Lucknow was totally new for me. I just knew the city from Satyajit Ray’s epic film Shatranj Ke Khilari and wanted to discover it new for myself. Interestingly, a lot of people still live in the past over there. The nawabiyat (royalty, mostly male led) has not gone. It was perfect setting for Mehrunisa. Farrukh Jaffar is very well respected in the city and when the word spread that an Austrian crew has come to make a film with her, entirely set in Lucknow, almost the whole city came forward to help us. The hospitality and warmth of the people were amazing. Of course, there were some interesting challenges regarding time management with an Austrian and Indian crew working together, for which we found creative ways to solve soon.
With Mehrunisa, this is the first time an Austrian production has done a fullfledged film in India? How do you see India-Austria ties in the film and media sector?
Though Indian filmmakers have been coming to beautiful locations in the Austrian Alps for their song sequences, the trend in the other direction has been very limited. Mehrunisa’s world premiere at IFFI Goa made headlines in Austria and hopefully our film attracts more Austrian filmmakers to shoot in India. I am already working on the development of another story to be shot in both Austria and India.
What has been the impact of Pandemic? What are your plans for 2021? Any new film on the works?
The impact of the pandemic is enormous. The cinema halls are still all closed in Austria and shooting is very restricted. I am currently working on 3 new scripts, one is an Indian story set in Austria, another one is an Austrian story set in India and the third is an American film set in New York City.
You wear the hat of a producer as well as the director? Does this convergence work well?
That has two sides to it. On the one hand it can be very conducive to process of filmmaking. You are fully independent to execute the way you want your story to be without any interference. On the other hand, it can distract you from the creative process. Often its a necessity for independent filmmakers when they cannot find an appropriate producer who shares their enthusiasm for a particular project.
Where do theatres fit into the ecosystem now with the rise of the streaming platforms?
Streaming platforms are for consuming content. If you want to experience, enjoy and immerse yourself in a story you have to be in a theatre. That’s what I feel.
Who are your mentors?
Life itself, people around me and my experiences give me the inspiration and the ideas I need for my films. Apart from that, I’m a big admirer of Mira Nair and Gurinder Chadda for making crossover films and connecting cultures. In Austria its Michael Haneke who I learnt a lot from.

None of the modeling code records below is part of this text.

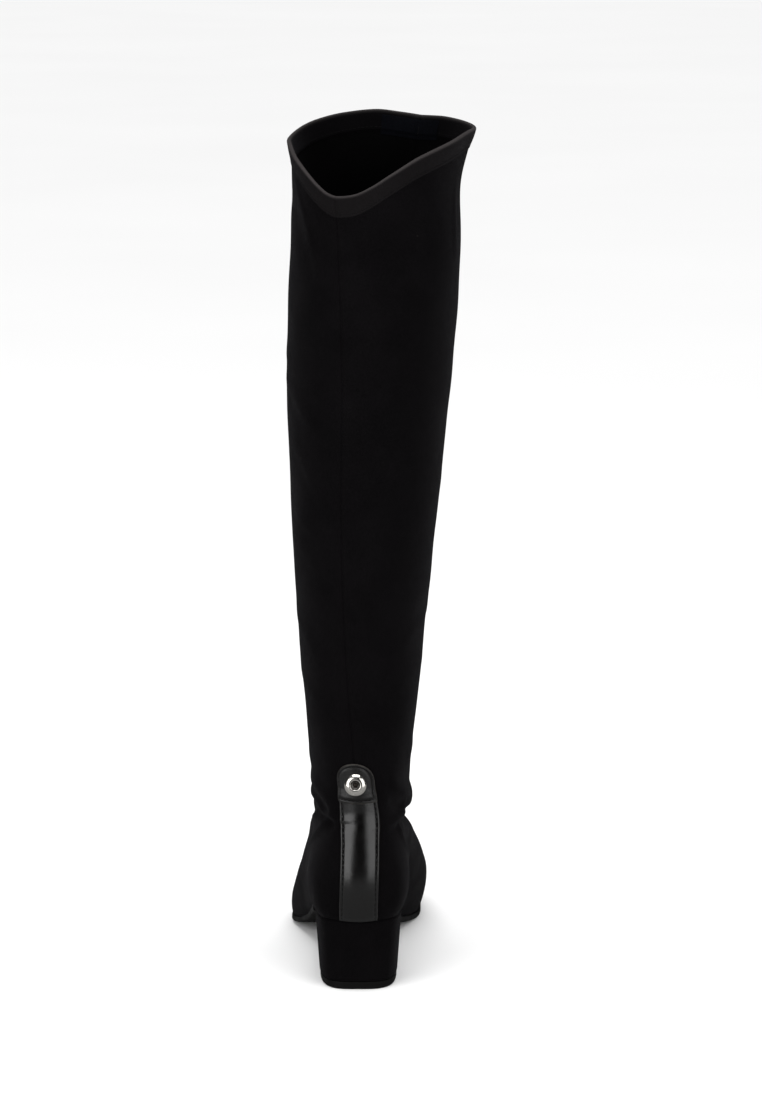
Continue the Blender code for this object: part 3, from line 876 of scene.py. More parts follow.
def mottle_group() -> bpy.types.NodeTree:
    """A slow change over the surface, between two values."""
    graph, given, out = shader_group(
        "mottle",
        [
            ("Vector", "NodeSocketVector", None),
            ("Scale", "NodeSocketFloat", 30.0),
            ("Low", "NodeSocketFloat", 0.0),
            ("High", "NodeSocketFloat", 1.0),
        ],
        [("Value", "NodeSocketFloat")],
    )
    inputs = {"Vector": given.outputs["Vector"], "Scale": given.outputs["Scale"], "Detail": 4.0}
    noise = graph.node("ShaderNodeTexNoise", {**inputs, "Roughness": 0.6})
    value = graph.ramp(noise.outputs[0], 0.3, 0.7, 0.0, 1.0)
    spread = graph.math("SUBTRACT", given.outputs["High"], given.outputs["Low"])
    result = graph.math("MULTIPLY_ADD", value, spread, given.outputs["Low"])
    graph.link(result, out.inputs["Value"])
    return graph.tree


def grain_group() -> bpy.types.NodeTree:
    """Leather grain: fine pebbles between creases, broken up by noise."""
    graph, given, out = shader_group(
        "leather grain",
        [("Vector", "NodeSocketVector", None), ("Scale", "NodeSocketFloat", 1500.0)],
        [("Height", "NodeSocketFloat"), ("Crease", "NodeSocketFloat")],
    )
    noise = graph.node(
        "ShaderNodeTexNoise", {"Vector": given.outputs["Vector"], "Scale": 320.0, "Detail": 3.0}
    )
    shifted = graph.node("ShaderNodeVectorMath", {0: noise.outputs["Color"]}, operation="SCALE")
    shifted.inputs["Scale"].default_value = 0.0012
    moved = graph.node("ShaderNodeVectorMath", {0: given.outputs["Vector"], 1: shifted.outputs[0]})
    cells = graph.node(
        "ShaderNodeTexVoronoi",
        {"Vector": moved.outputs[0], "Scale": given.outputs["Scale"]},
        feature="DISTANCE_TO_EDGE",
    )
    height = graph.ramp(cells.outputs["Distance"], 0.0, 0.28, 0.0, 1.0)
    graph.link(height, out.inputs["Height"])
    graph.link(graph.math("SUBTRACT", 1.0, height), out.inputs["Crease"])
    return graph.tree


def specks_group() -> bpy.types.NodeTree:
    """Sparse small specks of lint or dust."""
    graph, given, out = shader_group(
        "specks",
        [
            ("Vector", "NodeSocketVector", None),
            ("Scale", "NodeSocketFloat", 260.0),
            ("Share", "NodeSocketFloat", 0.03),
        ],
        [("Mask", "NodeSocketFloat")],
    )
    cells = graph.node(
        "ShaderNodeTexVoronoi",
        {"Vector": given.outputs["Vector"], "Scale": given.outputs["Scale"]},
    )
    tone = graph.node("ShaderNodeSeparateColor", {0: cells.outputs["Color"]})
    chosen = graph.math("LESS_THAN", tone.outputs[0], given.outputs["Share"])
    spot = graph.ramp(cells.outputs["Distance"], 0.04, 0.14, 1.0, 0.0)
    graph.link(graph.math("MULTIPLY", chosen, spot), out.inputs["Mask"])
    return graph.tree


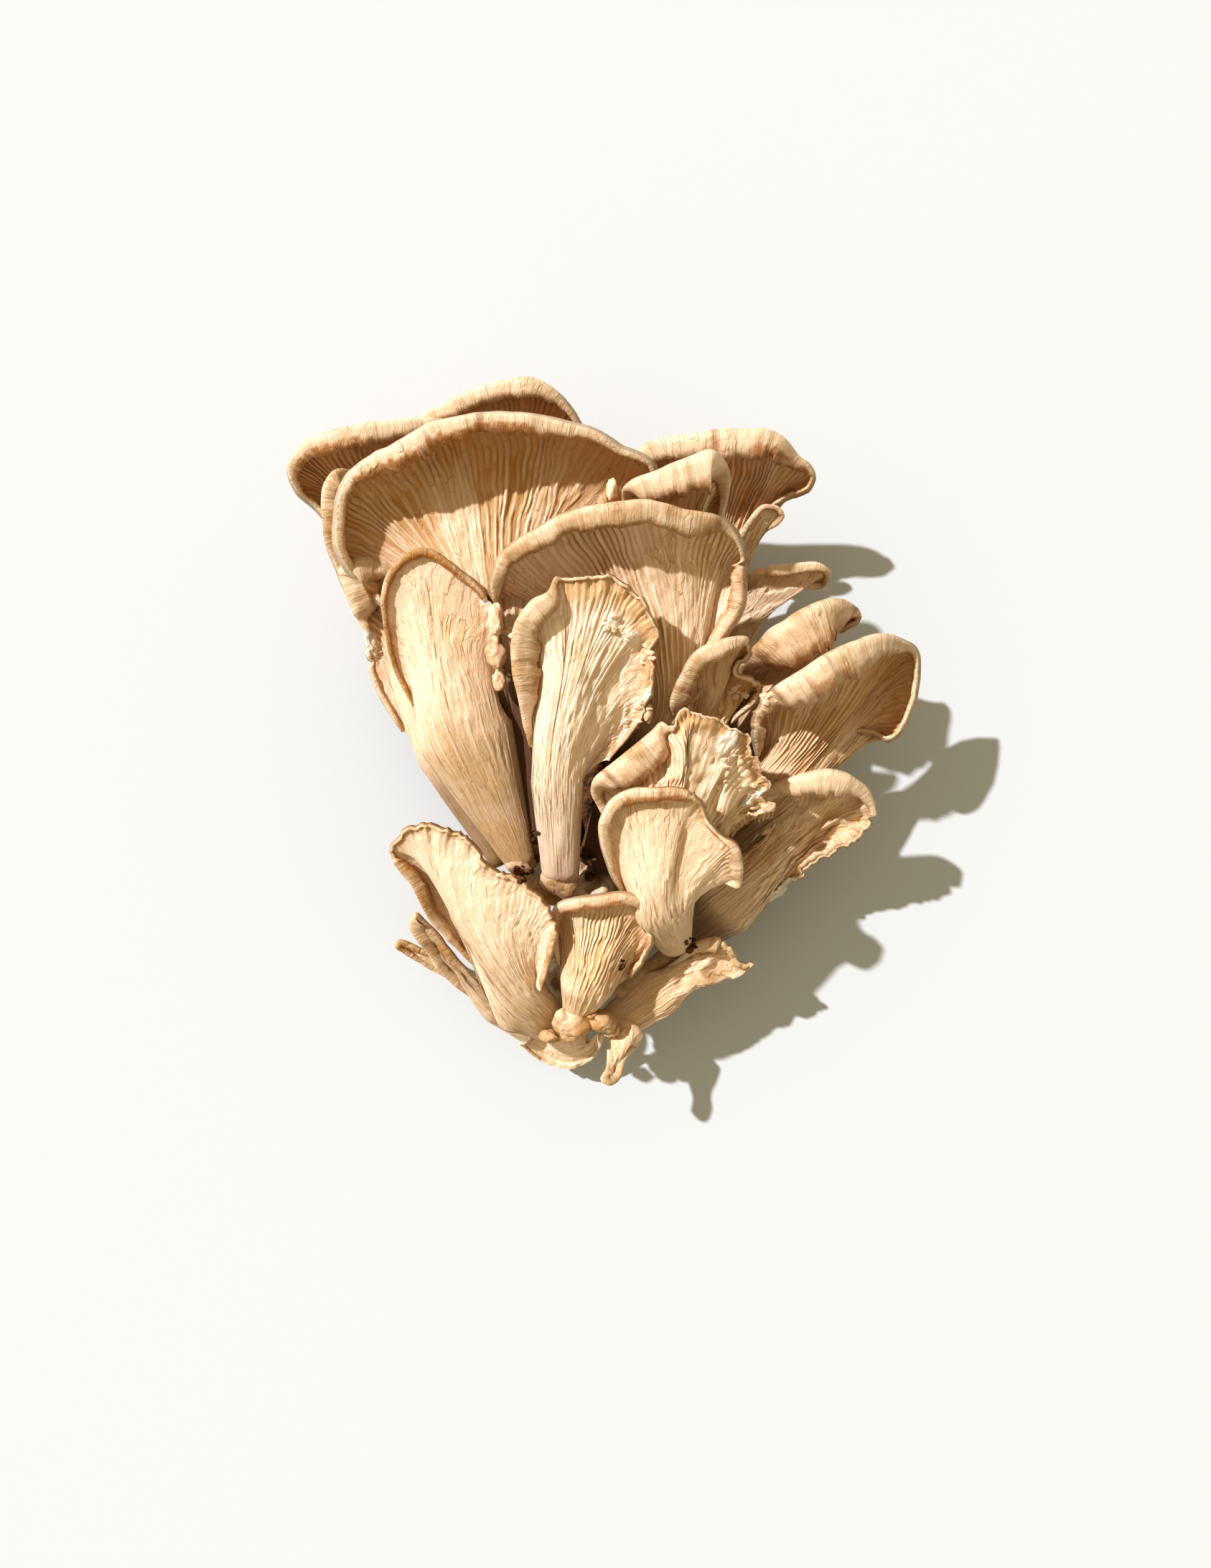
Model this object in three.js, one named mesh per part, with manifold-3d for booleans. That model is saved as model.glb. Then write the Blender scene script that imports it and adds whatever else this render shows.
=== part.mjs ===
import * as THREE from 'three';
import Module from 'manifold-3d';
import { mergeVertices } from 'three/addons/utils/BufferGeometryUtils.js';
import { ConvexGeometry } from 'three/addons/geometries/ConvexGeometry.js';
import { ParametricGeometry } from 'three/addons/geometries/ParametricGeometry.js';

const wasm = await Module();
wasm.setup();

// An oyster mushroom cluster, picked whole and lying on its back, so that most caps turn their gills up.
// Millimetres and degrees, +Z up. X runs across the cluster and Y from its cut base to its widest caps.
// The origin is on the surface that it lies on, below the middle of the whole cluster.

const cornerMerge = 0.01;                  // corners closer than this are one corner
const clearance = 0.35;                    // space kept between two pieces that press together
const facetsAcross = 9;                    // facets from the left side of a cap to its right side
const stemSteps = [0];                     // rings of the stem, as parts of its length
const capSteps = [0, 0.3, 0.65, 1];        // rows of the cap, from the neck to the rolled edge
const rollAngles = [190, 95, 0];           // points round the rolled edge, from under its inner side to outside
const gillSeat = 0.8;                      // how deep the roll sits on the gills, in roll radii
const stemPull = 0.33;                     // how far a rib follows the stem before it spreads, in rib lengths
const flareEnd = 0.6;                      // part of the cap over which the round stem flattens into flesh
const edgeThinning = 0.6;                  // share of the flesh that is gone at the rim
const tangentReach = 0.04;                 // half the stretch of rim that its direction is measured over
const endFade = 0.03;                      // part of the rim over which the roll dies away at each end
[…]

Mehrunisa screams loud against the male-dominated Indian film industry. The Umrao Jaan fame Farrukh Jaffar has played the role of an 80-year-old actress who boldly tells the audience to follow their dreams and that age doesn’t matter. An Austrian film in Hindi language and the Mid-Fest Film at the 51st International Film Festival of India, it had its World Premiere at the festival.
Austrian filmmaker of Indian origin Sandeep Kumar lives in Vienna and focuses not only on fictional feature films but also on documentaries which depict exciting life stories. In 2010 he released the first Austro- Indian film ‘Kesariya Balam (Love Without Borders)’ which received many awards including ‘Best Director’ and ‘Best Film’. ‘Servus Ishq’ (2014), his second film, had a nationwide release and was produced by Oscar winning producer Josef Aichholzer (The Counterfeiters, AT 2007). Creedless, Another Day in Manhattan and Mehrunisa followed in the years after that. Kumar discovered his passion for films through the theatre in India where he shared the stage with Indian superstar Shah Rukh Khan at school. During his studies in Germany and USA, Kumar shot numerous short films. He attended acting and film workshops and was guest listener in Michael Haneke’s class at the Film Academy in Vienna. Kumar is member of the Austrian Film Academy and the Association of Austrian Directors.